Весь этот голый интерес и нужно декорировать пиаром: дес­кать, игра в шахматы (то есть политика) — деятельность исключительно во благо народа. Вместе с тем нужно запечатлеть в головах избирателей, что только такая деятельность к этому благу ведет, а любая оппозиция априори вредна, и поэтому следует тщатель­но беречь «свій мозг от пагубного карієса азартних ігр тіпа дурака, казла да пресквєрного насміхання над святостью 64-х кліток, ім’я котрому — шашкі». Иначе говоря — «Не сметь думать что попало!» (Андрей Платонов. Котлован. — Новый мир, 1987, №6).

Такой ракурс прочтения «Шахмат» неожиданно освещает немало эпизодов нашей политической истории нескольких последних лет. Как, например, эпизод о злых пиарщиках, проживающих «на північ від Чернігова, де земля заокруглюється і обростає кустарніками», работа которых такая филигранная, что «не каждий, моє многогрішне дитя, здатен узрєть, як хіла осліца людського інтелєкта перетворюється на царівну-красавіцу з порнофільмов». А «идея» всего произведения сводится к правилам гигиены, необходимым каждому гражданину, чтобы не подхватить вирус полит­зависимости: «Перейдем до правила третього, яке нада держать в черепній коробці дажи при условіях, шо там всьо мєсто пожрав дух борьби». Суть правила не раскрываю, но, поверьте, оно мало чем отличается от предостережения профессора Преображенского из «Собачьего сердца»: не читайте перед обедом газет.

Если мы принимаем такой способ дешифровки «Шахмат», то вполне логично будет выглядеть и странный, на первый взгляд, выбор автором суржика.
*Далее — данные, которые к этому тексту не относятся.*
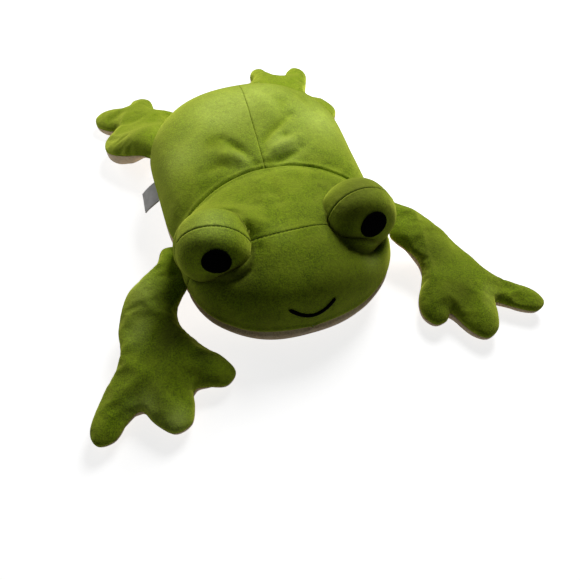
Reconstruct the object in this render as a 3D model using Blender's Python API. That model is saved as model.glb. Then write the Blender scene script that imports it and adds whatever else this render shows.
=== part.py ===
"""Plush frog lying flat on its belly, sewn from short pile cloth and stuffed.

The frog faces -Y, +X is its own left side and +Z is up. The origin is on the floor, under the middle
of the body. Head and body are one long swelling form that the neck seam divides. Each limb is two
flat panels sewn edge to edge and stuffed. The limbs hang from the side seams, where they flop up
and down.
"""
import math

import bmesh
import bpy
import numpy as np
from mathutils.geometry import delaunay_2d_cdt

MM = 0.001

# Cloth, stuffing and clearances
CLOTH = 2.0 * MM
SEAM_GAP = 0.4 * MM
FILL_GAP = 0.6 * MM
FILL_EDGE_GAP = 0.9 * MM
SEAT_GAP = 0.35 * MM
ROOT_GAP = 0.3 * MM
FLOOR_CUT = 1.0 * MM
WELD = 0.001 * MM

# Body
BODY_LENGTH = 157.0 * MM
BODY_WIDTH = 214.0 * MM
BODY_HEIGHT = 99.0 * MM
BODY_SEAM_HEIGHT = 46.0 * MM

# Head
HEAD_LENGTH = 152.0 * MM
HEAD_WIDTH = 200.0 * MM
HEAD_HEIGHT = 85.5 * MM
HEAD_SEAM_HEIGHT = 42.0 * MM

# Neck: its seam sweeps forward to the cheeks and draws the cloth in
NECK_WIDTH = 207.0 * MM
NECK_HEIGHT = 86.0 * MM
NECK_SEAM_HEIGHT = 44.0 * MM
NECK_SWEEP = 50.0 * MM
NECK_SWEEP_REACH = 90.0 * MM
NECK_DIP = 4.0 * MM
NECK_DIP_REACH = 13.0 * MM

# Eye domes, with embroidered pupils
EYE_SPREAD = 132.0 * MM
EYE_AHEAD_OF_NECK = 77.0 * MM
EYE_HEIGHT = 74.5 * MM
EYE_WIDTH = 66.0 * MM
EYE_TALL = 62.0 * MM
EYE_DEPTH = 54.0 * MM
EYE_FULLNESS = 3.0
EYE_TILT = math.radians(5.0)
EYE_TURN = math.radians(7.0)
EYE_SEAM_ANGLE = math.radians(84.0)
PUPIL_WIDTH = 23.8 * MM
PUPIL_TALL = 23.8 * MM
PUPIL_OUT = 2.6 * MM
PUPIL_UP = 8.0 * MM
PUPIL_THICKNESS = 0.9 * MM

# Embroidered smile
SMILE_WIDTH = 39.0 * MM
SMILE_END_STATION_SHARE = 0.238
SMILE_MIDDLE_STATION_SHARE = 0.125
SMILE_THICKNESS = 2.6 * MM

# Arms
ARM_LENGTH = 160.0 * MM
ARM_AHEAD_OF_NECK = 41.5 * MM
ARM_ROOT_WIDTH = 38.0 * MM
ARM_THICKNESS = 34.0 * MM
HAND_SEAM_HEIGHT = 10.0 * MM
ARM_SINK_SHARE = 0.45
LEAST_LIMB_HALF = 4.5 * MM

# Legs
LEG_LENGTH = 160.0 * MM
LEG_AHEAD_OF_RUMP = 36.5 * MM
LEG_ROOT_WIDTH = 44.0 * MM
LEG_THICKNESS = 36.0 * MM
FOOT_SEAM_HEIGHT = 9.5 * MM
LEG_SINK_SHARE = 0.34

# Folded tape label in the right side seam
LABEL_WIDTH = 30.0 * MM
LABEL_REACH = 20.0 * MM
LABEL_TAPE = 0.5 * MM
LABEL_FOLD_GAP = 0.8 * MM
LABEL_BEHIND_NECK = 42.0 * MM
LABEL_DROOP = math.radians(30.0)

# Stations from neck to nose as shares of the head's sizes: place ahead of the neck, half width,
# rise of the top over the side seam, side seam height, and underside as a share of that height
HEAD_STATION_SHARES = [
    (0.266, 1.00, 0.993, 1.000, 0.00),
    (0.579, 0.98, 0.979, 0.905, 0.00),
    (0.776, 0.86, 0.817, 0.762, 0.00),
    (0.908, 0.62, 0.632, 0.643, 0.04),
    (0.975, 0.35, 0.380, 0.595, 0.32),
    (1.000, 0.00, 0.000, 0.581, 1.00),
]
FOREHEAD_SHARES = HEAD_STATION_SHARES[1]

# Stations from neck to rump, in the same order, as shares of the body's sizes
BODY_STATION_SHARES = [
    (0.290, 1.000, 0.877, 1.000, 0.00),
    (0.570, 1.000, 1.000, 1.000, 0.00),
    (0.790, 0.826, 0.949, 0.913, 0.00),
    (0.930, 0.560, 0.669, 0.826, 0.10),
    (0.985, 0.280, 0.405, 0.783, 0.44),
    (1.000, 0.000, 0.000, 0.826, 1.00),
]

# Limb outlines from the front of the root round to its rear, as shares of the limb's length,
# measured from the root: outward, then forward
RIGHT_ARM_SHARES = [
    (0.05, 0.19), (0.09, 0.32), (0.08, 0.46), (0.02, 0.57), (-0.07, 0.68), (-0.11, 0.79), (-0.05, 0.84),
    (0.04, 0.82), (0.12, 0.81), (0.14, 0.89), (0.18, 0.97), (0.27, 0.99), (0.35, 0.90), (0.40, 0.82),
    (0.47, 0.85), (0.55, 0.92), (0.64, 0.91), (0.65, 0.81), (0.55, 0.65), (0.45, 0.49), (0.40, 0.34),
    (0.32, 0.18), (0.20, 0.09), (0.09, -0.02),
]
LEFT_ARM_SHARES = [
    (0.02, 0.23), (0.08, 0.31), (0.15, 0.39), (0.16, 0.48), (0.12, 0.56), (0.08, 0.66), (0.08, 0.75),
    (0.13, 0.82), (0.21, 0.81), (0.24, 0.77), (0.30, 0.90), (0.38, 0.96), (0.46, 0.92), (0.50, 0.83),
    (0.53, 0.75), (0.61, 0.80), (0.73, 0.86), (0.82, 0.81), (0.79, 0.72), (0.68, 0.63), (0.57, 0.55),
    (0.48, 0.39), (0.37, 0.22), (0.27, 0.11), (0.12, 0.00),
]
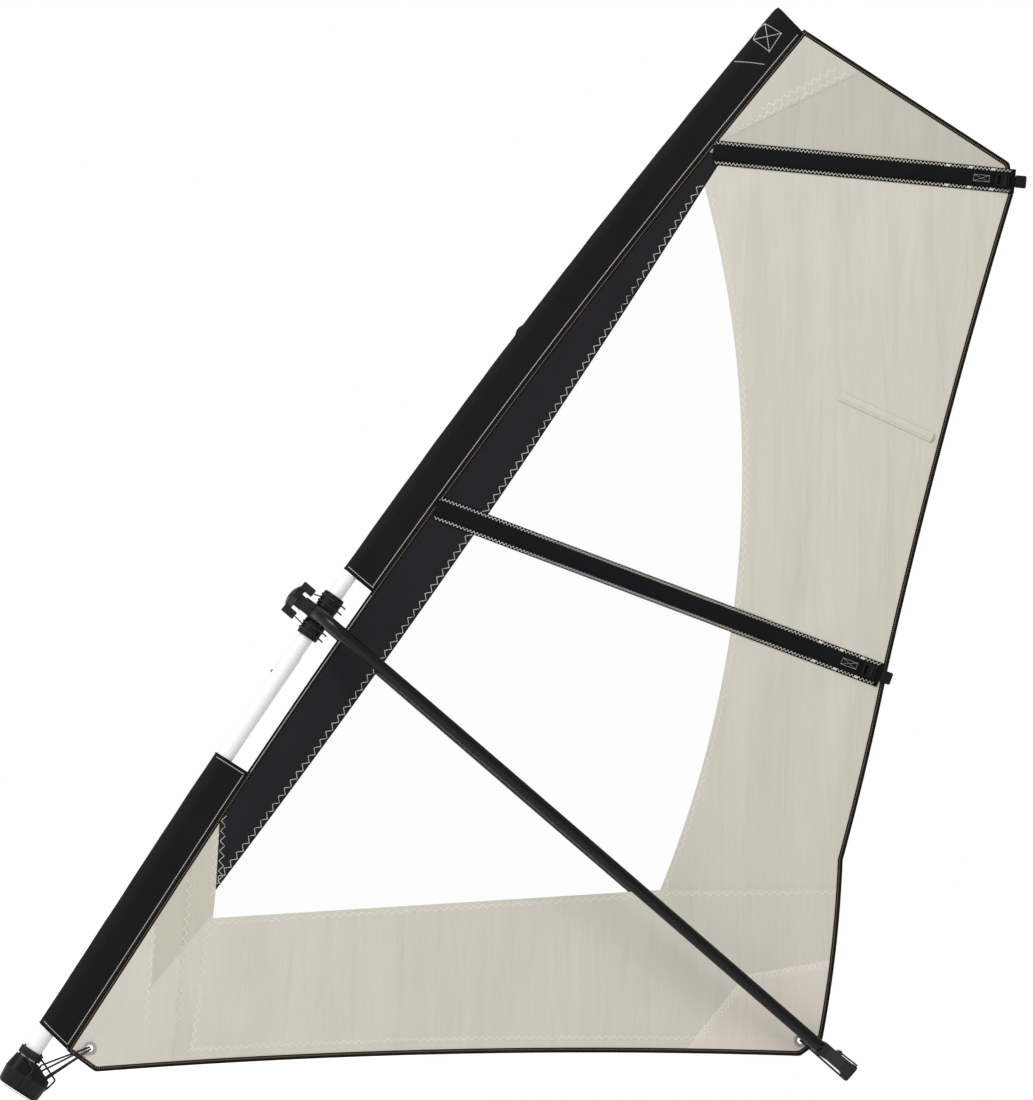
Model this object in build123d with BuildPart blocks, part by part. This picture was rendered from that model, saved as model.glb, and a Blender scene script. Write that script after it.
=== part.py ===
"""Windsurf sail rig: bent sectional mast, luff-sleeve sail with battens, and a wishbone boom.

Frame: millimetres, origin at the mouth of the mast foot's socket, +Z up the mast, +X aft towards
the leech, and the sail in the plane Y = 0. The near side of the rig is at -Y.
"""
from build123d import *
from math import asin, atan2, cos, hypot, radians, sin
import os

os.makedirs("parts", exist_ok=True)

# ---- mast ----
MAST_HEIGHT = 2918.0        # along the bent centreline, foot to sleeve head
BEND_START = 600.0          # the mast is straight below this height
BEND_RADIUS = 19000.0       # and bends aft above it
LOWER_TUBE_OD = 38.0
SLIDE_GAP = 0.1             # radial gap between one tube and the next
FOOT_TUBE_WALL = 1.4
TUBE_WALL = 1.9
TOP_TUBE_WALL = 1.6
FOOT_TUBE_OD = LOWER_TUBE_OD + 2 * (SLIDE_GAP + FOOT_TUBE_WALL)
MIDDLE_TUBE_OD = LOWER_TUBE_OD - 2 * (SLIDE_GAP + TUBE_WALL)
TOP_TUBE_OD = MIDDLE_TUBE_OD - 2 * (SLIDE_GAP + TUBE_WALL)
FOOT_TUBE_TOP = 250.0
HEAD_HEIGHT = 1236.0        # height of the boom head along the mast
HEAD_ABOVE_JOINT = 100.0    # the boom head clamps the middle tube, above its joint
LOWER_TUBE_TOP = HEAD_HEIGHT - HEAD_ABOVE_JOINT
MIDDLE_TUBE_TOP = 2060.0
TUBE_OVERLAP = 130.0        # length of one tube inside the next
LOWER_BUTTON_HEIGHT = LOWER_TUBE_TOP - 60.0
UPPER_BUTTON_HEIGHT = MIDDLE_TUBE_TOP - 57.0
BUTTON_RADIUS = 3.4
BUTTON_STAND_OUT = 4.2
BUTTON_GAP = 0.15

# ---- mast foot ----
FOOT_HEIGHT = 72.0
FOOT_RIM = 9.5              # the foot's nose stands this far outside the mast tube
FOOT_NOSE_RADIUS = FOOT_TUBE_OD / 2 + FOOT_RIM
FOOT_NOSE_X = -4.0
FOOT_TAIL_RADIUS = 26.0
FOOT_TAIL_X = FOOT_TUBE_OD / 2 + 24.5
FOOT_WAIST_HEIGHT = 38.0
SOCKET_RADIUS = 12.0
SOCKET_DEPTH = 40.0
TUBE_SEAT_HEIGHT = 48.0
EAR_TOP = 97.0
EAR_WIDTH = 15.0
EAR_THICKNESS = 2.6
FOOT_SLOT_WIDTH = 9.0
FOOT_SHEAVES = ((FOOT_TAIL_X - 3, 51.0), (FOOT_TAIL_X + 16, 38.0))   # (X, Z) of the two sheave pins
ROPE = 4.4
ROPE_GAP = 0.3
THIN_ROPE = 2.6
SHEAVE_RADIUS = 9.0
SHEAVE_GROOVE = ROPE / 2 + 0.7
SHEAVE_WIDTH = 7.6
PIN_RADIUS = 2.5
RUNNING_GAP = 0.06
FOOT_CLEAT = (24.0, 27.0)   # (X, Z) of the cleat's middle on the near face
FOOT_WELL = (FOOT_TAIL_X - 12, -FOOT_SLOT_WIDTH / 2 - ROPE / 2 - 2.8, 58.0)

# ---- sail ----
CLOTH = 1.0
FILM = 0.6
LUFF_OFFSET = 60.0          # from mast centreline to the sleeve's seam
BINDING_WIDTH = 11.0
BINDING_THICKNESS = 2.4
TACK_Z = 133.0
HEAD_Z = 2904.0
HEAD_CORNER = (742.0, HEAD_Z)
UPPER_LEECH = (787.0, 2848.0)
LOWER_LEECH = (1121.0, 1821.0)
UPPER_HOLLOW = (955.0, 2300.0)
LOWER_HOLLOWS = ((1210.0, 1582.0), (1267.0, 1411.0), (1352.0, 1256.0))   # two arcs
CLEW_TOP = (1444.0, 1054.0)
CLEW_BOTTOM = (1422.0, 998.0)
FOOT_HOLLOW = (781.0, 589.0)
TACK_BOTTOM = (140.0, 128.0)
WINDOW_TACK = (173.0, 551.0)
WINDOW_CLEW = (965.0, 1137.0)
WINDOW_BELLY = (696.0, 1877.0)
WINDOW_HEAD = (205.0, 2492.0)
LUFF_PANEL_FOOT = (145.0, 606.0)
LUFF_PANEL_BELLY = (197.5, 1610.0)
TACK_APEX = (66.0, 752.0)
TACK_PANEL_FOOT = (301.0, 250.0)
FOOT_SEAM_LEECH = (1320.0, 1372.0)
EYELET_RADIUS = 14.0
EYELET_HOLE = 7.5
EYELET_NECK = 8.8
EYELET_THICKNESS = 5.0
TACK_EYELET = (102.0, 165.0)
CLEW_EYELET = (1404.0, 1027.0)

# ---- luff sleeve ----
SLEEVE_WALL = 1.1
SLEEVE_GAP = 0.4
SLEEVE_BUMP = 3.0           # how far the cloth lies outside a snap button
LOWER_SLEEVE = (141.0, 860.0)
UPPER_SLEEVE_FOOT = 1349.0
SEAM_THICKNESS = 2.4
SEAM_WIDTH = 5.0

# ---- battens ----
UPPER_BATTEN = ((179.0, 2565.3), (774.0, 2875.4))     # pocket's middle line, luff to leech
LOWER_BATTEN = ((92.0, 1574.7), (1117.0, 1797.7))
SHORT_BATTEN = ((705.0, 2266.0), (930.0, 2300.0))
POCKET_WIDTH = 54.0
POCKET_DEPTH = 6.0
BATTEN_WIDTH = 28.0
BATTEN_THICKNESS = 3.0
BATTEN_GAP = 0.3
SHORT_POCKET_WIDTH = 20.0
SHORT_BATTEN_WIDTH = 10.0
BUCKLE_LENGTH = 31.0
BUCKLE_WIDTH = 29.0
BUCKLE_THICKNESS = 5.0
BUCKLE_SETBACK = 29.0       # from pocket end back to the buckle's middle
STRAP_WIDTH = 20.0
STRAP_THICKNESS = 1.4
CAP_LENGTH = 24.0
CAP_WIDTH = 27.0
CAP_DEPTH = 11.0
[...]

Леся Ставицкая пишет: «Как элемент смехового очеловечения мира, субстандартная лексика, особенно в текстовой перспективе, позволяет стать «над миром» в той степени, в которой жаргон и сленг возвышается над трагизмом и абсурдностью бытия». А потребительскую стоимость этой веселой кни­ги можно маркировать экспертным выводом Юрия Шереха: «В здоровом смехе выходим мы на светлые горизонты жизненной радости, к здоровому, расе присущего неистребимого оптимизма. Несмотря на все деструкции — конструктивного. Почти по-соцреалистически жизнеутверждающего» (Поза книжками і з книжок. — К.: Час, 1998).

* * *

«Так шо мы імєєм, отрішившись от гнілосних стереотипов?», — может спросить главный персонаж «Шахмат», отбросив все конспирологические построения этой рецензии. В таком случае стоит вспомнить один вопрос из романа Орхана Памука: «Можно ли выдумать рассказ, не имеющий никакого смысла, но доставляющий удовольствие, если его читать и слушать?» (Белая крепость. — Иностранная литература, 2004, №3). Можно. Читайте «Шахмати для дибілів».